In my heavy nylon maroon uniform I ascended the stairs to the second floor leading to the third grade classroom not skipping all the way to save my breath, all the while thinking what if they don’t behave? I was being sent by my eighth grade teacher at St. Benedict Catholic School to watch the third grade classroom while their teacher, Sr. Eleanor, left to do a short errand. I entered the front of the classroom walking across the polished wooden floor lined on the right with shale blackboards and white chalk. To my left was an audience of quiet eight year olds confined to wooden desks and seats wrought-ironed together. Their eyes attentively and quietly watched me as I approached Sr. Eleanor’s oiled wooden desk. Sr. Eleanor was tall, elegant, sweet and gentle and instructed me to listen to students read the chapter in their history books about colonists and Paul Revere’s Ride and for them to complete the questions at the end of the chapter. I panicked trying to remember this historical event about Paul Revere and hoped to have some time to read ahead in the chapter to refresh my memory. Before her exit, Sister reminded students about their behavior and her expectations of them and the door closed and she was gone. There was a brief stillness in the transition as one saint left and one martyr-to-be remained
Catholic school was an intimidating experience with Franciscan nuns putting the fear of God in you by their mere presence. If God was merciful, I prayed for mercy on my soul because most of my elementary school experience was engulfed in a sea of fear and intimidation balanced with equal proportions of solid quality academic learning. Attending school was a blessing and a curse sort of affair, tumultuous and euphoric tension. I appreciated the Franciscan Sisters who vowed poverty, chastity and obedience as they were entrusted to educating me as handmaids of God in their black and white saintly garb who happened to be human beings with quirky personalities. Sr. Margaret St. Francis, was loving and gentle one minute and I feared her as an animal in a predatorily cornered standoff the next. She was a Dr. Jekyll and Mr. Hyde, affectionately speaking. I loved her yet feared her. During my younger years, I would hear her screams and rantings from my classroom, knowing that one day, I would eventually be in her eighth grade classroom experiencing it first hand. And then months, then years flip ahead like textbook pages on a movie screen and I have a front seat in Sr. Margaret St. Francis’ eighth grade classroom. On a not so fearful day, Sister sent me on a ministration to a third grade classroom to watch the third grade classroom while Sr. Eleanor left to do a short errand.

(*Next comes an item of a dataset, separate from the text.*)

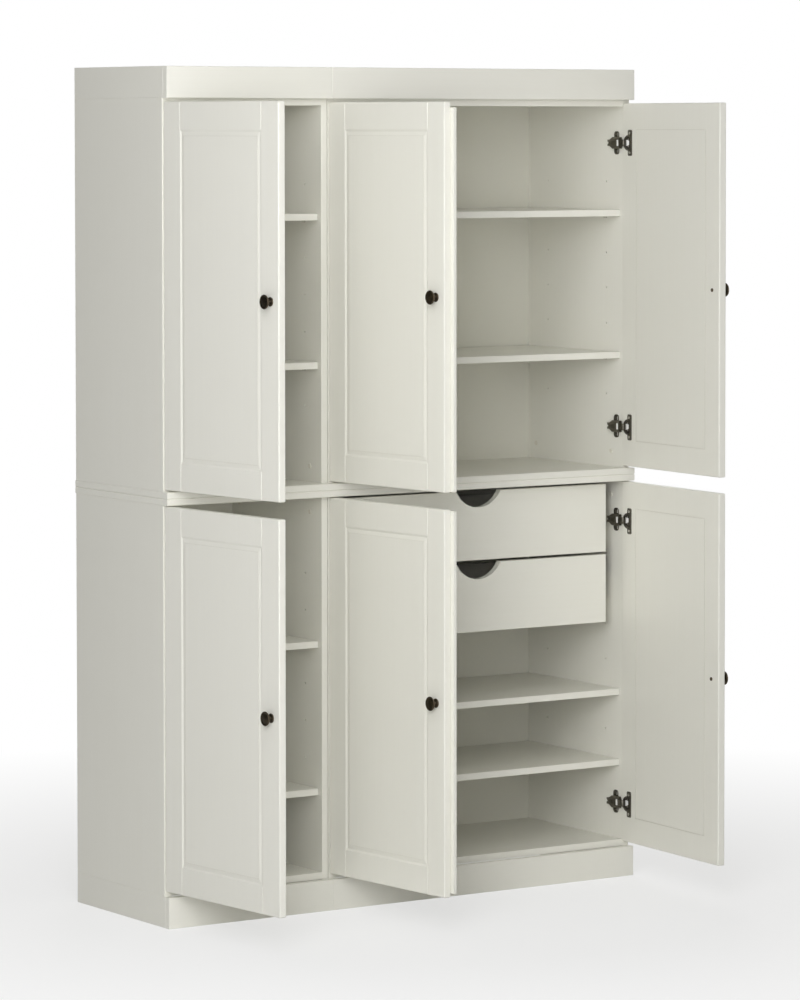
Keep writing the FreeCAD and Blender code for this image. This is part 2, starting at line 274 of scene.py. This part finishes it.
def cap_plastic():
    """Moulded cream polyethylene, a little waxy."""
    g = Graph("cap_plastic")
    cloudy = g.noise(90.0, detail=2.0)
    grain = g.noise(2200.0, detail=2.0)
    colour = g.mix(g.span(cloudy, 0.0, 1.0), rgb(0.80, 0.77, 0.68), rgb(0.76, 0.73, 0.63))
    return g.finish(colour, g.span(cloudy, 0.38, 0.5), g.bump(grain, 0.00005, 0.4),
                    Subsurface_Weight=0.05, IOR=1.5)


BOARDS = [painted_wood(axis) for axis in range(3)]
FINISHES = {
    "back_board": back_board(),
    "dark_bronze": dark_bronze(),
    "hinge_steel": hinge_steel(),
    "peg_steel": bright_nickel("peg_steel"),
    "cap_plastic": cap_plastic(),
}
BRIGHT = bright_nickel("bright_nickel")
ZINC_PAINTED_REFLECTION = zinc_with_painted_reflection()


def dress_cad_nodes():
    """Gives every CAD node its material; paint strokes follow each board's longest side."""
    for part in frame["record"]["subparts"]:
        obj = frame["nodes"][part["node"]]
        low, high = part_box(part["node"])
        size = high - low
        material = FINISHES.get(part["material_slot"]) or BOARDS[max(range(3), key=lambda i: size[i])]
        for slot in obj.material_slots:
            slot.material = material
        if not obj.material_slots:
            obj.data.materials.append(material)


# ---------------------------------------------------------------- mesh tools

SHARP_FROM = math.radians(38)           # steeper edges stay sharp in the shading
FULL_TURN = 2 * math.pi


def piece(name, bm, place, body, material, stands_for=None):
    """Makes an object of a millimetre mesh, put in place and riding on its body."""
    bm.transform(place)
    bmesh.ops.remove_doubles(bm, verts=bm.verts, dist=1e-7)
    bmesh.ops.recalc_face_normals(bm, faces=bm.faces)
    mesh = bpy.data.meshes.new(name)
    bm.to_mesh(mesh)
    bm.free()
    mesh.shade_smooth()
    mesh.set_sharp_from_angle(angle=SHARP_FROM)
    mesh.materials.append(material)
    obj = bpy.data.objects.new(name, mesh)
    scene.collection.objects.link(obj)
    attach(obj, body)
    if stands_for:
        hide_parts(stands_for)
    return obj


def joined(*meshes):
    """One mesh of several."""
    whole = bmesh.new()
    for bm in meshes:
        part = bpy.data.meshes.new("part")
        bm.to_mesh(part)
        bm.free()
        whole.from_mesh(part)
        bpy.data.meshes.remove(part)
    return whole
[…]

I knew I would have mutiny on my hands soon if we were just going to read round robin from the history textbook. It is boring enough when Sister Eleanor is doing it. But I did not have any saintly or lay authority that would commandeer such respect. I had to think fast on my small, saddle-shoed feet. A miracle was revealed to me: We would act it out!

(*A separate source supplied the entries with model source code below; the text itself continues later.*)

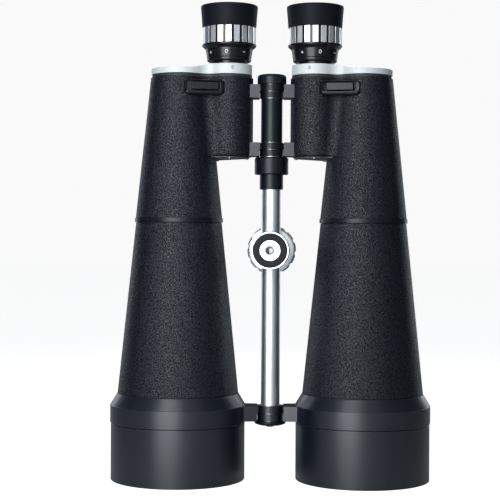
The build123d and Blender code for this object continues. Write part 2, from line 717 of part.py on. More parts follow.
def save_half(side):
    """Writes every node of one barrel and its eyepiece."""
    upper_bed = (OBJECTIVE_X, UPPER_PRISM_Z, False)
    lower_bed = (EYE_X, LOWER_PRISM_Z, True)
    straps = [on_light_path(prism_strap(), *upper_bed), on_light_path(prism_strap(), *lower_bed)]
    pieces = {
        "prism_housing": prism_housing(side),
        "housing_skin": housing_skin(),
        "strap_lug": strap_lug(),
        "eyepiece_plate": eyepiece_plate(),
        "plate_screws": plate_screws(),
        "shelf_plate": shelf_plate(),
        "prism_shelf": prism_shelf(),
        "upper_prism": on_light_path(porro_prism(), *upper_bed),
        "lower_prism": on_light_path(porro_prism(), *lower_bed),
        "prism_straps": Compound(children=straps),
        "objective_tube": objective_tube(),
        "tube_skin": tube_skin(),
        "objective_collar": objective_collar(side),
        "objective_hood": objective_hood(),
        "crown_lens": crown_lens(),
        "flint_lens": flint_lens(),
        "lens_retainer": lens_retainer(),
        "eyepiece_base": eyepiece_base(),
        "ocular_barrel": ocular_barrel(),
        "ocular_lenses": ocular_lenses(),
        "focus_ring": focus_ring(),
        "grip_ring": grip_ring(),
        "eyecup": eyecup(),
    }
    for name, shape in pieces.items():
        save(mirror(shape, about=Plane.YZ) if side == "left" else shape, f"{side}_{name}")


for half in ("left", "right"):
    save_half(half)

for piece in (
    hinge_axle, hinge_tube, hinge_cap, tension_collar, rod_sleeve, support_rod, foot_cap, hinge_washers,
    mount_liner,
):
    save(piece(), piece.__name__)

for piece in (mount_post, tripod_bushing, friction_ring, clamp_shoe, clamp_knob):
    save(Rot(0, 0, -POST_TURN) * piece(), piece.__name__)
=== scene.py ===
from math import cos, hypot, radians, sin

import bpy
from mathutils import Matrix, Vector


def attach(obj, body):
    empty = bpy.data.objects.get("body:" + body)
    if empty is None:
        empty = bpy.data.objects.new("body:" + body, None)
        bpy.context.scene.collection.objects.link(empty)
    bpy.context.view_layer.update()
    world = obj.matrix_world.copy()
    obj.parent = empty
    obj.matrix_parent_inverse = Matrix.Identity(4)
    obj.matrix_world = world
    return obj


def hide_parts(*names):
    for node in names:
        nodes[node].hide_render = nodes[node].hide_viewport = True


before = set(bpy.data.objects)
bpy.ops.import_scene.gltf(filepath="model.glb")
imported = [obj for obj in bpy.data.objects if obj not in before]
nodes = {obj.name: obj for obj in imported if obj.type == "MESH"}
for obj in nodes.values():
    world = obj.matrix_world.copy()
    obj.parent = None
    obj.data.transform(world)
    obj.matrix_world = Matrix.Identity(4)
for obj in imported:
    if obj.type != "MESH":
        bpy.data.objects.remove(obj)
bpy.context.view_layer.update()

MM = 0.001
SIDES = (("left", -1), ("right", 1))

# ---- Table and light ---------------------------------------------------------------------------
# The binoculars stand on a plain white table, which glows a little so that it stays pale as far as
# the eye sees. A tall soft light in front on the left does most of the work; wide dim ones fill in.
scene = bpy.context.scene
scene.view_settings.view_transform = "Standard"


def deselect():
    """Leaves edit mode and clears the selection."""
    if bpy.context.object and bpy.context.object.mode != "OBJECT":
        bpy.ops.object.mode_set(mode="OBJECT")
    bpy.ops.object.select_all(action="DESELECT")


def plain_nodes(material):
    """Node tree of a new material, with its Principled shader."""
    material.use_nodes = True
    tree = material.node_tree
    return tree, tree.nodes["Principled BSDF"]


deselect()
bpy.ops.mesh.primitive_plane_add(size=12.0, location=(0, 3.0, -0.0003))
table = bpy.context.object
table.name = "table"
table_white = bpy.data.materials.new("table white")
tree, shader = plain_nodes(table_white)
shader.inputs["Base Color"].default_value = (0.55, 0.55, 0.56, 1)
shader.inputs["Roughness"].default_value = 0.75
shader.inputs["Specular IOR Level"].default_value = 0.1
shader.inputs["Emission Color"].default_value = (1, 1, 1, 1)
seen = tree.nodes.new("ShaderNodeLightPath")
glow = tree.nodes.new("ShaderNodeMath")
glow.operation = "MULTIPLY"
glow.inputs[1].default_value = 0.90
tree.links.new(seen.outputs["Is Camera Ray"], glow.inputs[0])
tree.links.new(glow.outputs[0], shader.inputs["Emission Strength"])
table.data.materials.append(table_white)

world = bpy.data.worlds.new("studio")
scene.world = world
world.use_nodes = True
tree = world.node_tree
tree.nodes.clear()
output = tree.nodes.new("ShaderNodeOutputWorld")
mix = tree.nodes.new("ShaderNodeMixShader")
path = tree.nodes.new("ShaderNodeLightPath")
room = tree.nodes.new("ShaderNodeBackground")
wall = tree.nodes.new("ShaderNodeBackground")
room.inputs["Color"].default_value = (0.80, 0.88, 1.0, 1)
room.inputs["Strength"].default_value = 0.09
wall.inputs["Color"].default_value = (1, 1, 1, 1)
wall.inputs["Strength"].default_value = 0.95
tree.links.new(path.outputs["Is Camera Ray"], mix.inputs["Fac"])
tree.links.new(room.outputs["Background"], mix.inputs[1])
tree.links.new(wall.outputs["Background"], mix.inputs[2])
tree.links.new(mix.outputs["Shader"], output.inputs["Surface"])


def soft_light(name, place, target, width, height, watts, colour=(1, 1, 1)):
    """Rectangular soft light that faces the target."""
    lamp = bpy.data.lights.new(name, "AREA")
    lamp.shape = "RECTANGLE"
    lamp.size, lamp.size_y = width, height
    lamp.energy = watts
    lamp.color = colour
    light = bpy.data.objects.new(name, lamp)
    scene.collection.objects.link(light)
    light.location = place
    light.rotation_euler = (Vector(target) - Vector(place)).to_track_quat("-Z", "Y").to_euler()
    return light


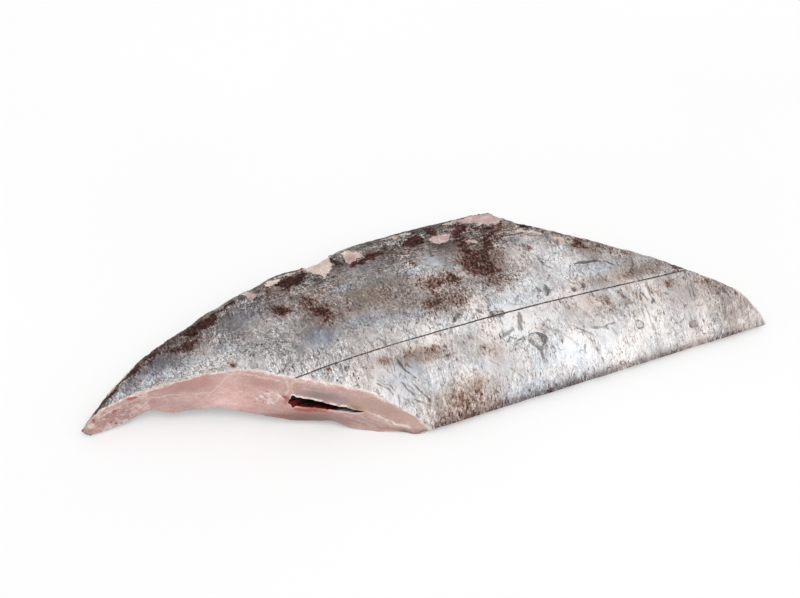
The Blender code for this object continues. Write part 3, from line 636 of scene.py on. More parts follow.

I asked the students about the story they were reading. They raised their hands knowingly and cooperatively and deftly we reviewed the historical characters and events and then we began to set the stage, literally. The front of the classroom was Paul Revere’s house and the individual seats the townspeople’s homes. The back of the classroom was the forest for Revere’s riding and hiding. The casting of the characters followed and the momentum was set in motion. Students were stuck on reading from their text for security when in character. I reassured them that they knew the story and to say it in their own words. We reenacted the play as I narrated the events. Paul Revere that day let the colonists know the British were coming in their own dramatic style; and in reenacting the story, they demonstrated what they knew. Although I cannot remember all the details of this day, I do remember students were excited, animated, offered ideas and contributed to their part of history. Two students did not want to act so they were the musicians, becoming drummers for the theme of Paul Revere’s character. When Sr. Eleanor returned, students were back in their seats prepared to answer the questions at the end of the chapter. She asked if they were well behaved. Yes, Sister. Sister Eleanor had no idea of what transpired during that brief time. Something special did happen and I felt happy or was it relief as I descended the stairs to return to my own drama within my eighth grade classroom.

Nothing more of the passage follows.